MATERIALS PROVIDED »
-=-=-=-=-
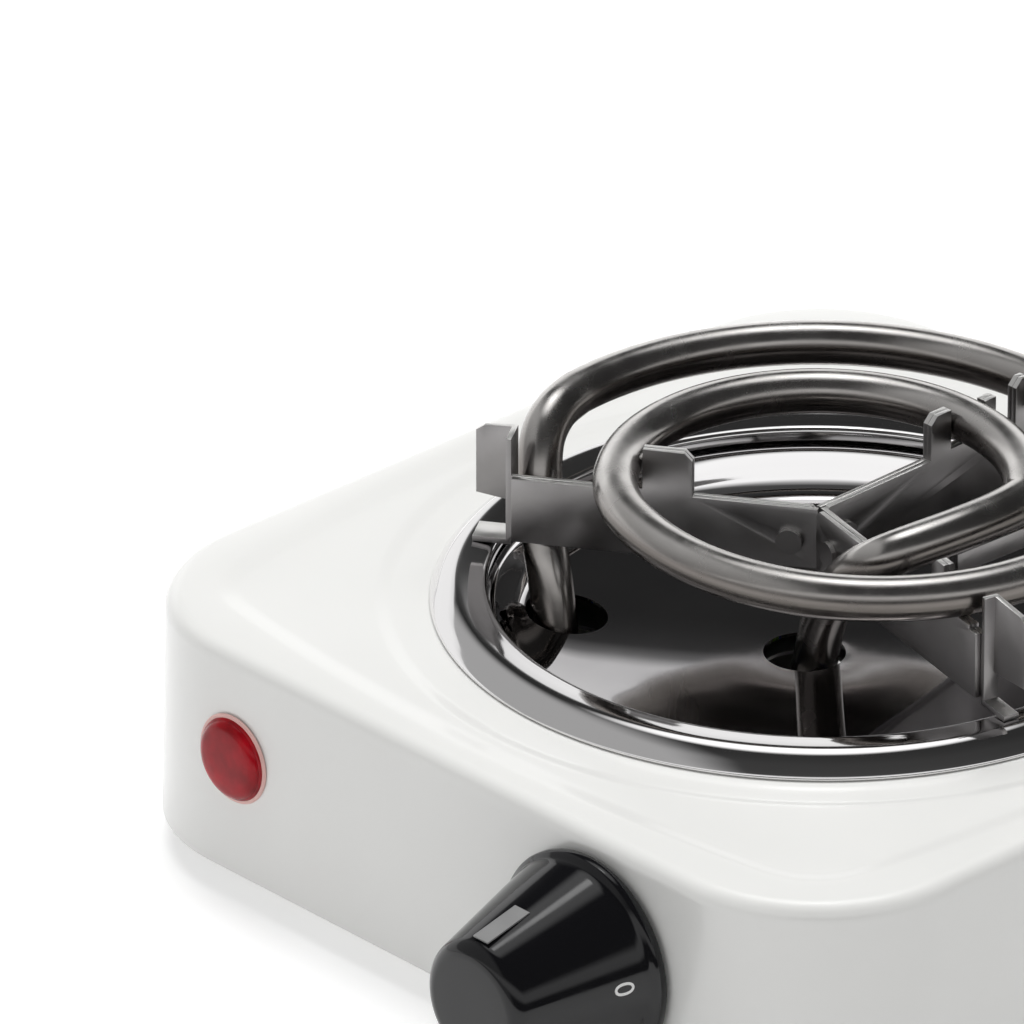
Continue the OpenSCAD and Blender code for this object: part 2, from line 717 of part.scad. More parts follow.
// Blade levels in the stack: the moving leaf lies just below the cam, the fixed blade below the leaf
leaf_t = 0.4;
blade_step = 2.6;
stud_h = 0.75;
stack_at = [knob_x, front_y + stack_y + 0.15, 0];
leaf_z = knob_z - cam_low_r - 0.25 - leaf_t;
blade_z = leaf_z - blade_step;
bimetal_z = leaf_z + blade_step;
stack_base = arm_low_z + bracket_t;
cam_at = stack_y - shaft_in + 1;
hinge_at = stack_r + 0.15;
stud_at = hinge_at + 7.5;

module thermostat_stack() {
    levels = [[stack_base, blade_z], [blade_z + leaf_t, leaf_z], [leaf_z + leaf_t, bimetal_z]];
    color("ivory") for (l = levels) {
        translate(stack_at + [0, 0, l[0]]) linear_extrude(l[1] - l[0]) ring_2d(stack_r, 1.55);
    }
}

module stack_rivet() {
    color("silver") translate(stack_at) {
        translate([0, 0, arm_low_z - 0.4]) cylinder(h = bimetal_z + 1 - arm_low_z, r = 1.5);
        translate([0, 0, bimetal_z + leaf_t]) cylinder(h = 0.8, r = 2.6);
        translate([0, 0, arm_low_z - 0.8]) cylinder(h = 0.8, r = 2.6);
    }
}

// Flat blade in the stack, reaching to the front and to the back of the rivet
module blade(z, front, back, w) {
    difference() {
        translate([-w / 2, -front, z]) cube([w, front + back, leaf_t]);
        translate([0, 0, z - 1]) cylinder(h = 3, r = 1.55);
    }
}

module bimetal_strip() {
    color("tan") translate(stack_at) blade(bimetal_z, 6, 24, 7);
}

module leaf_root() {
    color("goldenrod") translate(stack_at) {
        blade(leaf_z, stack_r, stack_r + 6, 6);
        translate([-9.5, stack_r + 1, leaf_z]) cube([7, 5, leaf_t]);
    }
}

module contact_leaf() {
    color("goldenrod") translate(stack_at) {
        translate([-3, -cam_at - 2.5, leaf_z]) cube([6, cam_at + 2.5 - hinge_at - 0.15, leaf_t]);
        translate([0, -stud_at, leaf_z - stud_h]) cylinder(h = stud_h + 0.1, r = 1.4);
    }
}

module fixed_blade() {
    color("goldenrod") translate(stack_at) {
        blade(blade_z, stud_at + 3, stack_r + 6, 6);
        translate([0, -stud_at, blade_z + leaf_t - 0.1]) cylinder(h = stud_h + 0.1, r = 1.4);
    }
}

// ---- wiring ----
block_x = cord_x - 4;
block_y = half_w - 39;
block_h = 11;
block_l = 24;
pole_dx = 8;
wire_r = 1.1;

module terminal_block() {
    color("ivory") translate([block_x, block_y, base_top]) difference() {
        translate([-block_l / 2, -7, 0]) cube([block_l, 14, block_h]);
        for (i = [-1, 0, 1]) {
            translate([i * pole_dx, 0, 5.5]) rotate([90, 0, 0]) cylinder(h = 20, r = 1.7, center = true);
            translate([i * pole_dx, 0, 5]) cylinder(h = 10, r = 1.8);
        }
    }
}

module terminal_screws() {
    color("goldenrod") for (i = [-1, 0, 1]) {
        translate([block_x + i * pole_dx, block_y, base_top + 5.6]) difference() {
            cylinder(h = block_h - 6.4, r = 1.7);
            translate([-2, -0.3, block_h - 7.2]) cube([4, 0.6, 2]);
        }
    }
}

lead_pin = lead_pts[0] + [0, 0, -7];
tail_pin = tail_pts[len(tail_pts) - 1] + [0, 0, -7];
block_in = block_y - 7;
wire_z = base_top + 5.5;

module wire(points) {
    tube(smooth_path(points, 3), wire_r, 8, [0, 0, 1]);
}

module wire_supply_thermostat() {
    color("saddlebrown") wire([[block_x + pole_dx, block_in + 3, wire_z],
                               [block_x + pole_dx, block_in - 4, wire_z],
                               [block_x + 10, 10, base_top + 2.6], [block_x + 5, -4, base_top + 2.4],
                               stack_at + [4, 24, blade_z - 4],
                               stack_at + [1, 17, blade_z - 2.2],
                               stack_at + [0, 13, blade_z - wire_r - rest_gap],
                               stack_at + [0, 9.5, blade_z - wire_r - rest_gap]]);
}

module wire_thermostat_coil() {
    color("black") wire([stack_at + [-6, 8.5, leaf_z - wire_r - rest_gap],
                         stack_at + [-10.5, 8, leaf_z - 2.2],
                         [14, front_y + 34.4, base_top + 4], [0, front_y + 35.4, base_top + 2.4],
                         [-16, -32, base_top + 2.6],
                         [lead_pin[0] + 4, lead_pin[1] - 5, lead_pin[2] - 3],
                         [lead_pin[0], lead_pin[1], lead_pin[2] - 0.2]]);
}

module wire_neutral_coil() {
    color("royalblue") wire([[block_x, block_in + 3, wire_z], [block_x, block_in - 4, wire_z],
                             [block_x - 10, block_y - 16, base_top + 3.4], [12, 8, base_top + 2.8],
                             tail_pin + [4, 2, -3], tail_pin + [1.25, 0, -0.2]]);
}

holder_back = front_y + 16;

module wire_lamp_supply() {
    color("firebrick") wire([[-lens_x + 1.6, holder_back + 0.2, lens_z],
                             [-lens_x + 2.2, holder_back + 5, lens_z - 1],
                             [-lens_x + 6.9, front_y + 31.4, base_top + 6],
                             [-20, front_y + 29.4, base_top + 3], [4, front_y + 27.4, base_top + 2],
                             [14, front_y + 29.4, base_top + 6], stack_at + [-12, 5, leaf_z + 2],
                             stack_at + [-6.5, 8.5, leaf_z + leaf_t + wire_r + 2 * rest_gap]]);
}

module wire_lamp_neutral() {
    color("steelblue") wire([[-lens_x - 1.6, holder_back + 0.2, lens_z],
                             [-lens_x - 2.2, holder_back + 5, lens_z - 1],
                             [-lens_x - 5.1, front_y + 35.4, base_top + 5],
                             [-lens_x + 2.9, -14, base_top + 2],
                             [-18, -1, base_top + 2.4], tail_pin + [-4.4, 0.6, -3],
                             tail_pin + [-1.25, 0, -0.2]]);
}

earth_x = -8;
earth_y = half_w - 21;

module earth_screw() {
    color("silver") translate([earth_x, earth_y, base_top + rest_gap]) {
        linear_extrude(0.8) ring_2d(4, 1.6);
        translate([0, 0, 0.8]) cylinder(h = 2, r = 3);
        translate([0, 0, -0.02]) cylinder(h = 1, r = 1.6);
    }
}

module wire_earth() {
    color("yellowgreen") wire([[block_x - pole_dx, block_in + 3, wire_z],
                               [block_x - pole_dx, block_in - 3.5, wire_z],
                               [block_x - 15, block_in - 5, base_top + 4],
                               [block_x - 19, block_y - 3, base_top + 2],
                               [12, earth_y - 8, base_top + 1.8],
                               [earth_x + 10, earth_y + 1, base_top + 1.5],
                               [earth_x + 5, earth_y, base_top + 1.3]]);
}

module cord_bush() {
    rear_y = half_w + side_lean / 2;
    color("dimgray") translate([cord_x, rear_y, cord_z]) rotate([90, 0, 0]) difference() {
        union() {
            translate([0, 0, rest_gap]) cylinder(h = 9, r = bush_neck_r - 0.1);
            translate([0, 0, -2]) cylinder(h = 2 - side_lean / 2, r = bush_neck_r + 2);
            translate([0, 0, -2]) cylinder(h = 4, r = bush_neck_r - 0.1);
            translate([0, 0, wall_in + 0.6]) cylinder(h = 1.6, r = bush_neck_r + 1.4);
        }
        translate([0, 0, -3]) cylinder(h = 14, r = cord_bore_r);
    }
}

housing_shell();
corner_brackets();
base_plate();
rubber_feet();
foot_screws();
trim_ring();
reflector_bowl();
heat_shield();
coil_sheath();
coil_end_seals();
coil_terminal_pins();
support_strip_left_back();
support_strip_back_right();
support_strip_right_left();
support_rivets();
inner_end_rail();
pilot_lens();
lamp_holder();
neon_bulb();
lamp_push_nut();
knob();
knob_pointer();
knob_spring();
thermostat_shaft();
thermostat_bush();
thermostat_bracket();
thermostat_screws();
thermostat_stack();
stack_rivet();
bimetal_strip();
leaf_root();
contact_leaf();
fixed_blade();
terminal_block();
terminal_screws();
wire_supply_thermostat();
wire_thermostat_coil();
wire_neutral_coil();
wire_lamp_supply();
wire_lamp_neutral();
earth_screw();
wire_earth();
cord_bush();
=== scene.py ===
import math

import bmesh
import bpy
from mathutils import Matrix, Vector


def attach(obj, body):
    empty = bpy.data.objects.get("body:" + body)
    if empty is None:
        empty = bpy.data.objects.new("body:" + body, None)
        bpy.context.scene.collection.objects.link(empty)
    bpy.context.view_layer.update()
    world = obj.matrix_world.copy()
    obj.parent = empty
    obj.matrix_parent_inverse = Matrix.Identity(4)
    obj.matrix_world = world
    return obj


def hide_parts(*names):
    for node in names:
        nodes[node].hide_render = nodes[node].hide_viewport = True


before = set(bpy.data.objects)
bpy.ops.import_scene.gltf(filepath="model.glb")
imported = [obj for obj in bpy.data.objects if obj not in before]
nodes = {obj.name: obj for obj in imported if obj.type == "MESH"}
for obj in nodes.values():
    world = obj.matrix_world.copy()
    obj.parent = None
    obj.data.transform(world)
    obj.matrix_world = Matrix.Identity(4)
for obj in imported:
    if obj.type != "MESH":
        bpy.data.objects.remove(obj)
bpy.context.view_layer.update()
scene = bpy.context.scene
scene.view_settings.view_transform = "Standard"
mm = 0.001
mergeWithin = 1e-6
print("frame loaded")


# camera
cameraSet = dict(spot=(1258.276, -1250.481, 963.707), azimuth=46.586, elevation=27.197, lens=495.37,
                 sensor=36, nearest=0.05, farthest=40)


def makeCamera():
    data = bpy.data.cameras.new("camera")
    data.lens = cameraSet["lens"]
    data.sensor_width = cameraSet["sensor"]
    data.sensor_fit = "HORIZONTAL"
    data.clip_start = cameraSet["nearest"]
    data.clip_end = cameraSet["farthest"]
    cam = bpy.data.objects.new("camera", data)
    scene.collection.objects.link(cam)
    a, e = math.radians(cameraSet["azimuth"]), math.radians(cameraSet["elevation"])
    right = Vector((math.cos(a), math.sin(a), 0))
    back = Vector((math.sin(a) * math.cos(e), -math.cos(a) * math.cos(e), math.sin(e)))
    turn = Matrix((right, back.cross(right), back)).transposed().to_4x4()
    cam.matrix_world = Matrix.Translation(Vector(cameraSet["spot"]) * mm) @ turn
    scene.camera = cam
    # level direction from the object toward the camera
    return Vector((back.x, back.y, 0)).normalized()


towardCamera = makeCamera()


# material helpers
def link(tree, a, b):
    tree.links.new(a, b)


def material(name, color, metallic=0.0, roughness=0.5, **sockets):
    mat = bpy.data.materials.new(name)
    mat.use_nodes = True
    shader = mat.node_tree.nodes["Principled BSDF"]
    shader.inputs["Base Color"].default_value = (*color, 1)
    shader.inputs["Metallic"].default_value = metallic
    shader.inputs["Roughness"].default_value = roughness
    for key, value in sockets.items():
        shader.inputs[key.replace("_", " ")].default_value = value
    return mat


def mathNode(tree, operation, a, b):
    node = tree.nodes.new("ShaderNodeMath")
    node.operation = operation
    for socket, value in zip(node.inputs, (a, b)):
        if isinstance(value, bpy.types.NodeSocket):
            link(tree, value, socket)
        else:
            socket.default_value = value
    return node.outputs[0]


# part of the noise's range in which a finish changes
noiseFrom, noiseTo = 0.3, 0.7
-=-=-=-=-
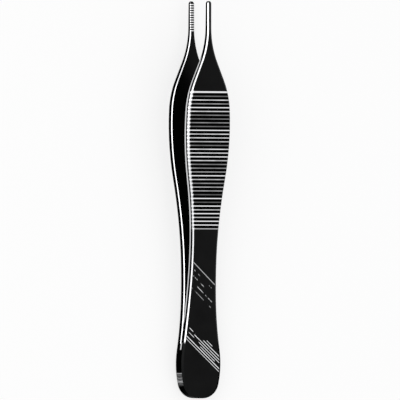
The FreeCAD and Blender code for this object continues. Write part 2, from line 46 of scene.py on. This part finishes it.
-=-=-=-=-
WRITTEN REQUEST » Exactly the lines from the line with "housing_shell();" to the line with "nodes[node].hide_render = nodes[node].hide_viewport", both included, are to be extracted, and no others.

RESULT OF THE TASK »
housing_shell();
corner_brackets();
base_plate();
rubber_feet();
foot_screws();
trim_ring();
reflector_bowl();
heat_shield();
coil_sheath();
coil_end_seals();
coil_terminal_pins();
support_strip_left_back();
support_strip_back_right();
support_strip_right_left();
support_rivets();
inner_end_rail();
pilot_lens();
lamp_holder();
neon_bulb();
lamp_push_nut();
knob();
knob_pointer();
knob_spring();
thermostat_shaft();
thermostat_bush();
thermostat_bracket();
thermostat_screws();
thermostat_stack();
stack_rivet();
bimetal_strip();
leaf_root();
contact_leaf();
fixed_blade();
terminal_block();
terminal_screws();
wire_supply_thermostat();
wire_thermostat_coil();
wire_neutral_coil();
wire_lamp_supply();
wire_lamp_neutral();
earth_screw();
wire_earth();
cord_bush();
=== scene.py ===
import math

import bmesh
import bpy
from mathutils import Matrix, Vector


def attach(obj, body):
    empty = bpy.data.objects.get("body:" + body)
    if empty is None:
        empty = bpy.data.objects.new("body:" + body, None)
        bpy.context.scene.collection.objects.link(empty)
    bpy.context.view_layer.update()
    world = obj.matrix_world.copy()
    obj.parent = empty
    obj.matrix_parent_inverse = Matrix.Identity(4)
    obj.matrix_world = world
    return obj


def hide_parts(*names):
    for node in names:
        nodes[node].hide_render = nodes[node].hide_viewport = True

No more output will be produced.